Photo of an older woman and two young girls looking at the screen of a tablet together
Sharing improved and animated family photos can be a great way to engage younger family members

Making the most of the gathering

Approaching the topic

As the family genealogist, you may be very eager to jump right in and get your questions answered immediately. Don’t let your excitement get in the way of common courtesy! Make some small talk and get settled in before easing into the topic of genealogy. You don’t want to give your relatives the impression that you care more about your research than about seeing them!

Interviewing relatives

Once you’ve introduced the topic of genealogy and have your relatives talking, you can ask them the questions you prepared ahead of time, or simply encourage them to tell you what they know or remember about your topic of interest.
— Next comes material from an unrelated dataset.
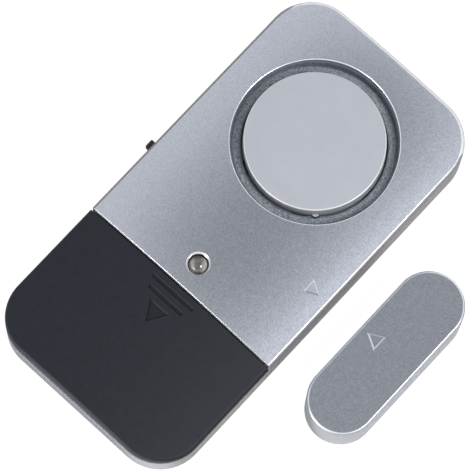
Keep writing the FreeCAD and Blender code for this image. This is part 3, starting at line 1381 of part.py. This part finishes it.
def build_magnet_unit():
    """Round-ended cap over a bar magnet, closed by a plate with tape on its back."""
    cover = new_body("magnet_cover")
    spot = {"x": MAGNET_X, "y": MAGNET_Y}
    outline = new_sketch(cover, "outline", **spot)
    draw_slot(outline, "magnet_width", "magnet_length")
    pad(outline, "magnet_thickness")
    soften(cover, "Fillet", "Z", size("magnet_thickness"), "magnet_round")
    soften(cover, "Chamfer", "Z", 0.0, "seam_chamfer")
    hollow = new_sketch(cover, "hollow", **spot)
    draw_slot(hollow, "magnet_width - 2 * magnet_wall", "magnet_length - 2 * magnet_wall")
    pocket(hollow, "magnet_thickness - magnet_wall", upward=True)
    for side in (-1, 1):
        rib = new_sketch(cover, f"rib_{side + 1}", x=MAGNET_X, z="base_thickness + bar_gap",
                         y=f"{MAGNET_Y} + {side} * (bar_length / 2 + bar_gap + rib_thickness / 2)")
        draw_rectangle(rib, "magnet_width - 2 * magnet_wall + rib_thickness / 2", "rib_thickness")
        pad(rib, "magnet_thickness - magnet_wall / 2 - base_thickness - bar_gap")
        stop = new_sketch(cover, f"stop_{side + 1}", x=f"{MAGNET_X} + {side} * bar_width / 4",
                          y=MAGNET_Y, z="base_thickness + bar_height + bar_gap")
        draw_rectangle(stop, "rib_thickness", "bar_length * 0.8")
        pad(stop, "magnet_thickness - magnet_wall / 2 - base_thickness - bar_height - bar_gap")
    mark = new_sketch(cover, "mark",
                      x=f"{MAGNET_X} - magnet_width / 2 + magnet_mark_inset + magnet_mark_length",
                      y=f"{MAGNET_Y} + magnet_mark_shift", z="magnet_thickness", turn=180)
    draw_triangle(mark, "magnet_mark_width", "magnet_mark_length")
    pad(mark, "mark_rise")
    soften(cover, "Chamfer", "Z", size("magnet_thickness") + size("mark_rise"), "mark_bevel")

    base = new_body("magnet_base")
    plate = new_sketch(base, "outline", **spot)
    draw_slot(plate, "magnet_width - 2 * magnet_wall - 2 * base_gap",
              "magnet_length - 2 * magnet_wall - 2 * base_gap")
    pad(plate, "base_thickness")
    recess = new_sketch(base, "tape_recess", **spot)
    draw_rounded(recess, "magnet_tape_width + 2 * tape_gap", "magnet_tape_length + 2 * tape_gap",
                 "tape_corner")
    pocket(recess, "tape_thickness", upward=True)

    bar = box("bar_magnet", "bar_width", "bar_length", "bar_height", MAGNET_X, MAGNET_Y,
              "base_thickness")
    tape = new_body("magnet_tape")
    strip = new_sketch(tape, "outline", **spot)
    draw_rounded(strip, "magnet_tape_width", "magnet_tape_length", "tape_corner")
    pad(strip, "tape_thickness")
    return [cover, base, bar, tape]


nodes = [build_rear_case(), build_front_shell(), build_battery_cover()]
nodes += build_sounder()
nodes.append(build_board())
nodes += build_reed_switch()
nodes += build_slide_switch()
nodes += build_lamp()
nodes += build_chip()
nodes += build_coil()
nodes += build_small_parts()
nodes += build_cells()
nodes += build_contacts()
nodes += build_wires()
nodes += build_screws()
nodes += build_tape()
nodes += build_magnet_unit()
doc.recompute()

for item in doc.Objects:
    if "Invalid" in item.State or "Error" in item.State:
        raise RuntimeError(f"{item.Name} failed: {item.State}")
    if item.TypeId in ("PartDesign::Pocket", "PartDesign::Groove"):
        before = item.BaseFeature.Shape.Volume
        if before - item.Shape.Volume < 1e-4:
            raise RuntimeError(f"{item.Name} cuts nothing")

os.makedirs("parts", exist_ok=True)
for node in nodes:
    if node.Shape.isNull() or not node.Shape.isValid():
        raise RuntimeError(f"{node.Label} has no valid shape")
    node.Shape.exportStep(f"parts/{node.Label}.step")
print(f"{len(nodes)} nodes written")
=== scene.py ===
import math

import bpy
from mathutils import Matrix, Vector

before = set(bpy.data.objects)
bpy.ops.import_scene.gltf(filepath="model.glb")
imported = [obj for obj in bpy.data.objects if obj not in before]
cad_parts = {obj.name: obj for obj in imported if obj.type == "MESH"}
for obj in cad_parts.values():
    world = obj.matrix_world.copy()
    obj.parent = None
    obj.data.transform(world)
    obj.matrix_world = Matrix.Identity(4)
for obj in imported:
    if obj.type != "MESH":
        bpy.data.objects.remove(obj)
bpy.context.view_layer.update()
MM = 0.001

# Camera
# It looks down on the two units from their front, a little from the battery end and from the
# magnet's side, through a long lens that nearly flattens the view.
camera = bpy.data.cameras.new("camera")
camera.sensor_width = 36.0
camera.lens = 269.95
camera.clip_start = 0.01
camera_object = bpy.data.objects.new("camera", camera)
camera_object.location = (0.096541, -0.126272, 0.653695)
camera_object.rotation_euler = [math.radians(turn) for turn in (13.66674, -1.22763, 42.49938)]
bpy.context.collection.objects.link(camera_object)
bpy.context.scene.camera = camera_object
bpy.context.scene.view_settings.view_transform = "Standard"


# World and floor
# A white room with a dimmer patch overhead, where the camera's side of the tent is: gloss finds
# the patch on flat faces and plain white at every edge. The floor keeps a faint shadow.
class Socket:
    """A shader socket, or a number, that maths can be written with."""

    def __init__(self, graph, value):
        self.graph = graph
        self.value = value

    def combine(self, operation, *others):
        values = [self.value] + [other.value if isinstance(other, Socket) else other for other in others]
        return self.graph.node("ShaderNodeMath", {"operation": operation}, dict(enumerate(values)))

    def __add__(self, other):
        return self.combine("ADD", other)

    def __radd__(self, other):
        return self.combine("ADD", other)

    def __sub__(self, other):
        return self.combine("SUBTRACT", other)

    def __rsub__(self, other):
        return Socket(self.graph, other).combine("SUBTRACT", self)

    def __mul__(self, other):
        return self.combine("MULTIPLY", other)

    def __truediv__(self, other):
        return self.combine("DIVIDE", other)

    def __pow__(self, other):
        return self.combine("POWER", other)

    def larger(self, other):
        return self.combine("MAXIMUM", other)

    def smaller(self, other):
        return self.combine("MINIMUM", other)

    def size(self):
        return self.combine("ABSOLUTE")

    def above(self, edge, width):
        """0 below the edge, 1 above it, with a straight slope of this width between."""
        return self.graph.node("ShaderNodeMapRange", {"clamp": True},
                               {0: self.value, 1: edge - width / 2, 2: edge + width / 2, 3: 0.0, 4: 1.0})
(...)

Looking at old family photos together may help jog their memories and coax out stories you haven’t heard before. You can read more about interviewing your relatives for genealogy here: How to Interview Your Relatives for Family History Research

Photo of grandmother looking at photo and telling a story while granddaughter listens
Looking at family photos together may help jog memories and coax out new stories

Documenting details

Don’t rely on your memory to hold on to information and details. Make sure to record everything in whatever way you can. Some prefer to work the old-fashioned way and take handwritten notes, but you may find it easier to enter information straight to your MyHeritage tree. You can easily do this using the MyHeritage mobile app. If the gathering is taking place somewhere that doesn’t have mobile coverage, or if you prefer to use your laptop and aren’t confident you’ll have wifi, you can always use Family Tree Builder and sync it with your online tree later.

Audio recording

There are many advantages to recording information on audio: it’s hands-free and doesn’t interfere with the flow of conversation as taking notes might. Plus, having the recording could be very valuable later on when that relative isn’t around anymore. Being able to hear a relative telling family stories in their own voice is priceless.
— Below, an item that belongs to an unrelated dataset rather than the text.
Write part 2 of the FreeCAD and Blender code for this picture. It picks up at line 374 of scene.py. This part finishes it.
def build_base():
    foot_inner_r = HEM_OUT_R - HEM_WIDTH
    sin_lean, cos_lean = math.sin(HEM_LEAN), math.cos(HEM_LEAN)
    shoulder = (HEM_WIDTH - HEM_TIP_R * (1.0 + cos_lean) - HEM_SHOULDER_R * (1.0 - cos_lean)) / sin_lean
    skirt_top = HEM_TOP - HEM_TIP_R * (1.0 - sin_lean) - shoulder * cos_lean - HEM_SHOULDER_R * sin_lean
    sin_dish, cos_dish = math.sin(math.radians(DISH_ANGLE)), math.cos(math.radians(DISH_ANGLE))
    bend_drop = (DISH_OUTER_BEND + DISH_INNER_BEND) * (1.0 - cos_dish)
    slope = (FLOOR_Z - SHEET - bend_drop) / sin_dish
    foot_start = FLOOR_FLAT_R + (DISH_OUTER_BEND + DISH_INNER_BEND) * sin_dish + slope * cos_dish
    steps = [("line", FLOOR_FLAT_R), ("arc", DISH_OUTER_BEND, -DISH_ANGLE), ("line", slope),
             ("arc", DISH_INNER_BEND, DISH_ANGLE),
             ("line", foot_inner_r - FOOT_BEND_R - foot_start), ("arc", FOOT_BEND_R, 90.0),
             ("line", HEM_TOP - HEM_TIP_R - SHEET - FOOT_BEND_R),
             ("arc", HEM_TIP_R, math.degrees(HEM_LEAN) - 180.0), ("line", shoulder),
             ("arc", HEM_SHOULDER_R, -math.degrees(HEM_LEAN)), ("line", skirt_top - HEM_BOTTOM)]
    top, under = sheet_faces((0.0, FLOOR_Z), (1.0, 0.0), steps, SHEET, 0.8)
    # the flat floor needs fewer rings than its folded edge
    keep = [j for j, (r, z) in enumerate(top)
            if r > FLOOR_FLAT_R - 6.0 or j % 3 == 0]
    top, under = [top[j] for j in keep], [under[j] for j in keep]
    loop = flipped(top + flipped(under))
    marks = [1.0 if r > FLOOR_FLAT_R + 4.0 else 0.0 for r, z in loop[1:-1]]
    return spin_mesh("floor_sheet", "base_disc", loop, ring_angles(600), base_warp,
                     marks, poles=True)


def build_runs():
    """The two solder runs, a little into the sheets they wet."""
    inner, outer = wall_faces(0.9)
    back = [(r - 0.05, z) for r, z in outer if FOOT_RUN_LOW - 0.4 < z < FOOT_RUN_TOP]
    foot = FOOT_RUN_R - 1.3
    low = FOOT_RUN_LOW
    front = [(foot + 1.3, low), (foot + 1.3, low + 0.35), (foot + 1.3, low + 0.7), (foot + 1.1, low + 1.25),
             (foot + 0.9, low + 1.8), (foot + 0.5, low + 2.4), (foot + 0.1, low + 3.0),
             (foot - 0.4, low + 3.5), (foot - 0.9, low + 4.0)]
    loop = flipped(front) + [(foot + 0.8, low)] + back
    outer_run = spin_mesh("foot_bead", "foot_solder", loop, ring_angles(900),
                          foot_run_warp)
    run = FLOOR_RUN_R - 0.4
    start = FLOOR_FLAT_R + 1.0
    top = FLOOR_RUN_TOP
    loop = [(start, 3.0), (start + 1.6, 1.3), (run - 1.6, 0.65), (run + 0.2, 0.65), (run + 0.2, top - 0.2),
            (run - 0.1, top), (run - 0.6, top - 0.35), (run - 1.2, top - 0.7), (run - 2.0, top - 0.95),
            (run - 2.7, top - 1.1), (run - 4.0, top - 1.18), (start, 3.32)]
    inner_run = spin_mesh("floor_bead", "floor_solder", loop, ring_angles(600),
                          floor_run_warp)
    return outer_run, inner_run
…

On the other hand, it may not actually save you work. You might have to transcribe and enter the information from the recording manually later. More importantly, family gatherings are not ideal settings for recording a person speaking! You may be able to solve the latter problem by taking your relative aside into a quiet room, but that’s assuming such a room will be available.
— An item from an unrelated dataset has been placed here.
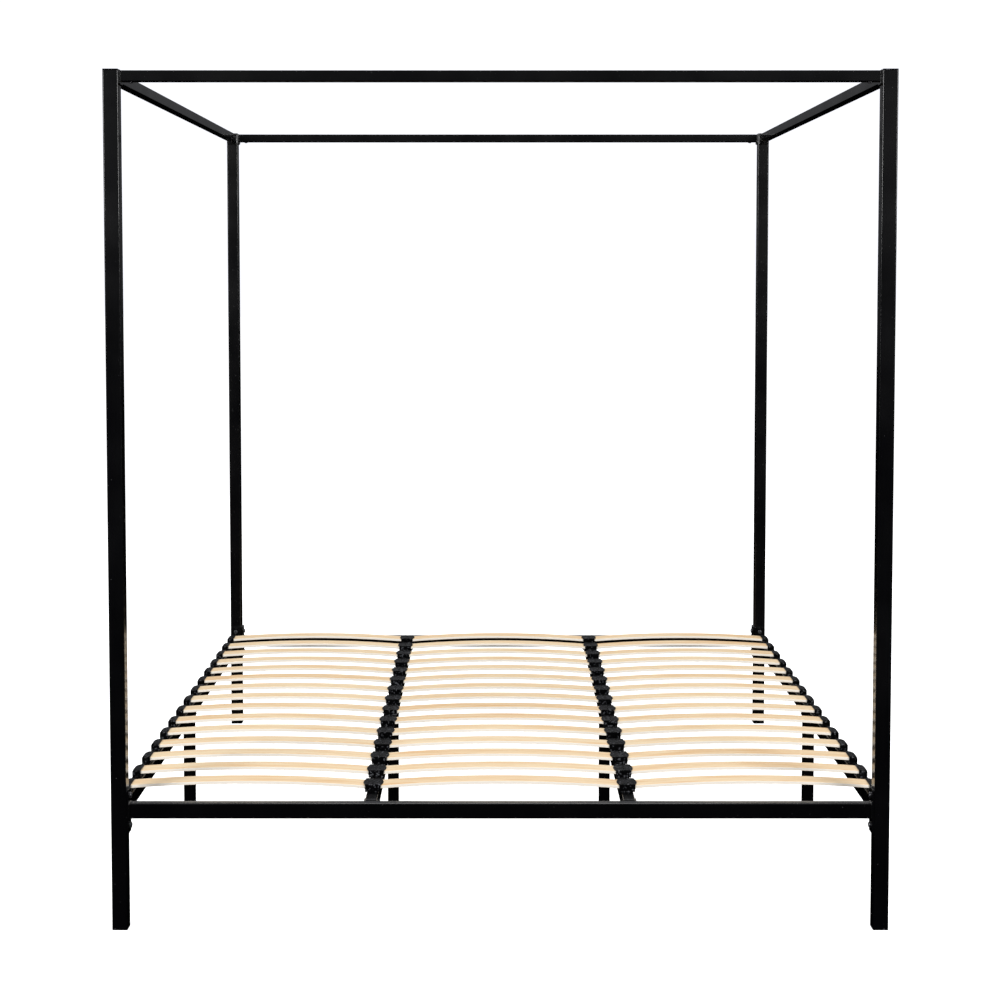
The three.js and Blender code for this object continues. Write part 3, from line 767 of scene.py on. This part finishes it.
# %% Bolted rails
RAIL_RADIUS = 2.5 * MM
RAIL_WALL = 1.5 * MM
PLATE_THICKNESS = 5 * MM
PLATE_RADIUS = 4 * MM
SIDE_RAIL_WIDTH = 30 * MM

rail_height = rail_top - rail_bottom
end_rail_face = box("rail_hanger_head_right")[1][1] + FIT
end_rail_width = 2 * (post_y - end_rail_face)


def bolted_rail(name, axis, node, width):
    """Makes a rail: its tube, a plate at each end and a bead on each plate's inner face."""
    low, high = box(node)
    a, _, c = AXES[axis]
    centre = (low + high) / 2
    plate_sizes = (high[a] - low[a], high[2] - low[2])
    tube_sizes = (width, rail_height)
    inner_low, inner_high = low[c] + PLATE_THICKNESS, high[c] - PLATE_THICKNESS
    skins = [
        tube(axis, centre, inner_low, inner_high, tube_sizes, RAIL_RADIUS, RAIL_WALL),
        plate(axis, centre, low[c], inner_low, plate_sizes, PLATE_RADIUS),
        plate(axis, centre, high[c], inner_high, plate_sizes, PLATE_RADIUS),
        bead(axis, centre, inner_low, tube_sizes, RAIL_RADIUS),
        bead(axis, centre, inner_high, tube_sizes, RAIL_RADIUS),
    ]
    piece(name, skins, black_steel, node)


for end in ENDS:
    bolted_rail(f"bolted_rail_{end}", "X", f"{end}_rail", end_rail_width)
for side in SIDES:
    bolted_rail(f"bolted_rail_{side}", "Y", f"side_rail_{side}", SIDE_RAIL_WIDTH)
print("end rails", round(end_rail_width / MM, 1), "mm wide,", round(rail_height / MM, 1), "mm high")

# %% [markdown]
# ## Bolts and nut plates
#
# Each end plate is drawn against its post by two bolts. They screw into a long nut plate that
# stands inside the post, which spreads the pull and can't turn while the bolt is tightened.

# %% Bolts and nut plates
NUT_PLATE_THICKNESS = 5 * MM
NUT_PLATE_RADIUS = 2 * MM
NUT_PLATE_PAST_BOLT = 13 * MM
BOLT_TIP = 3 * MM


def bolts_at(axis, node, label, inwards):
    """The two bolts and the nut plate of one end plate. The heads point along inwards."""
    a, _, c = AXES[axis]
    low, high = box(node)
    tip, head_top = (low[c], high[c]) if inwards > 0 else (high[c], low[c])
    seat = head_top - inwards * LARGE["height"]
    nut_start = tip + inwards * BOLT_TIP
    centre = (low + high) / 2
    nut = plate(
        axis, centre, nut_start, nut_start + inwards * NUT_PLATE_THICKNESS,
        (high[a] - low[a], high[2] - low[2]), NUT_PLATE_RADIUS,
    )
    piece(f"nut_plate_{label}", [nut], zinc, node)
    lower, upper = low[2] + NUT_PLATE_PAST_BOLT, high[2] - NUT_PLATE_PAST_BOLT
    for level, z in (("lower", lower), ("upper", upper)):
        spot = np.array([centre[0], centre[1], z])
        shape = screw(axis, spot, seat, inwards, abs(seat - tip), **LARGE)
        piece(f"bolt_{label}_{level}", [shape], zinc, node)


for end, side, x_sign, y_sign in CORNERS:
    bolts_at("X", f"end_rail_bolts_{end}_{side}", f"end_rail_{end}_{side}", -x_sign)
    bolts_at("Y", f"side_rail_bolts_{end}_{side}", f"side_rail_{end}_{side}", -y_sign)

# %% [markdown]
# ## Mid rails and hangers
#
# The two mid rails carry the inner ends of the slats. They aren't bolted: each end drops into a
# pressed hanger, screwed to the foot rail or the head rail, so that they can be laid in last. A
# hanger is one strip of sheet bent up at both sides, with a back plate. The strip is its own
# section carried along the bent line, so its bends are rounded inside and out.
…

If you do decide to utilize audio recording, once again, the MyHeritage mobile app can help with this, as you can record audio directly onto a person’s profile in the tree. You can also use the Photo Storyteller™ feature to record a relative telling the story behind family photographs in your MyHeritage album. That brings us to the next item:

Scanning photos and documents

If the gathering presents an opportunity to take a look at some photos or documents you haven’t seen before, you won’t want to waste this chance to scan them. This will be easy to do if you scan them using your mobile device — and you can do this right from the MyHeritage app, too. See the following article for tips on scanning photos for genealogy: How to Digitally Scan Old Pictures Using MyHeritage 

Take new family photos

Don’t pass up this opportunity to get some great photos of your relatives to upload to MyHeritage! You can take individual photos to fill in missing profile photos in your tree as well as group photos.

Family taking a selfie
Don’t miss the opportunity to take new family photos

Processing and organizing after the gathering

It’s a good idea to block off some time shortly after you return from the gathering to process your notes, recordings, and scans and input them into your tree while your memory of these conversations is still fresh. Enter any details you uncovered into your tree, transcribe the parts of your recordings you think are important, and upload and tag your photos and documents.

Then, you can use what you gathered to move forward with your research. Perhaps a new Record Match will pop up because of a new date or place you were able to add to a profile? Maybe a new face in a photo you scanned will give your research a new direction? Explore the possibilities and enjoy!